Unfortunately we already have the canonical links in place (and have for a long time). E.g. if you look at the page source for

Plotting with Basic Glyphs — Bokeh 1.4.0 documentation

There is

<link rel="canonical" href="https://docs.bokeh.org/en/latest/docs/user_guide/plotting.html" />

in the document <head> We don’t have a robots.txt (or rather, it is empty) so we are not putting up any barriers to any crawlers. I have even on occasion kicked off new crawls explicitly from the search console tool for the property. So I am not really sure what else we can/should do. :man_shrugging: :frowning_face:

I guess we could consider engaging project funds to pay someone to sort it out, but I am not sure how to find such a person, or whether this kind of work would fit in our meager budget (our entire account balance is a few thousand USD)

Edit: and looking that the search console tool, Google shows that there were crawls in the last week, and also shows that 11k user-specified canonical pages were understood. We publish an updated sitemap with every docs push too. AFAIK we are doing everything we are supposed to do :man_shrugging:

For NumPy, the robots.txt file is only for the old dcumentation site under scipy.org. The new site https://numpy.org/doc/1.17/user/c-info.html does not have a robots.txt. It does have a snippet of javascript that provides the red text at the top of older versions, which searches the “stable” docs for the matching doc there. If it finds it, the link is shown. If not the javscript links to the search page, and pre-seeds it with the page title.
It also adds the canonical link to all pages. It was added in this PR.

That’s essentially the exact same setup we have :woman_shrugging: (sorry if I sound frustrated—I am frustrated, though not with anyone here)

I’m late to the party here, but I’d like to make some points and make some requests.

First off, a big thank you to Bryan and the team for building Bokeh. Yes it has bugs, yes it has shortcomings, but it’s a huge help to me in my work and I’m very glad the project exists. My life would be much harder without it.

I’d like to contribute in two ways, but I don’t know how. Perhaps you could give me some guidance on the way forward?

I’m a regular user, so I know where the weaknesses are in the documentation. I know where examples are needed. What I don’t know is how to raise what I’ve found as an issue. When I find shortcomings, should I raise them as an issue in Github?

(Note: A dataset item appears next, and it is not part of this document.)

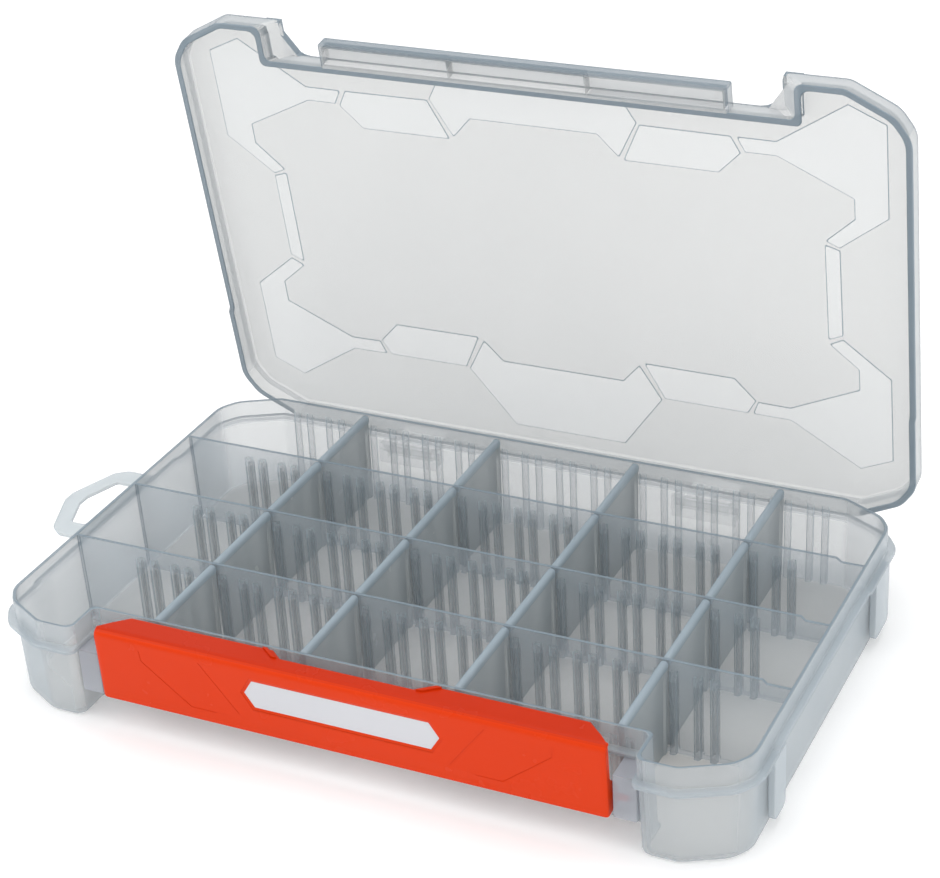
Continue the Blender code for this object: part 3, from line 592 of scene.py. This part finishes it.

I occasionally build Bokeh-based apps for side-projects (meaning, I ‘own’ the IP and I can do what I like with it). I would be happy to submit projects for the gallery, but I don’t know what criteria you use for selection. I don’t know what kind of apps would be helpful either. If I had a list of what you’re looking for, I could build my next project using your guidelines and submit it to you. As a note, all of my side-projects are more detailed than anything currently in the gallery.

I would love to help you guys build Bokeh better, but I can’t commit time to code. I can commit time for demos and documentation (tutorials?), but I need clear guidance on what you want.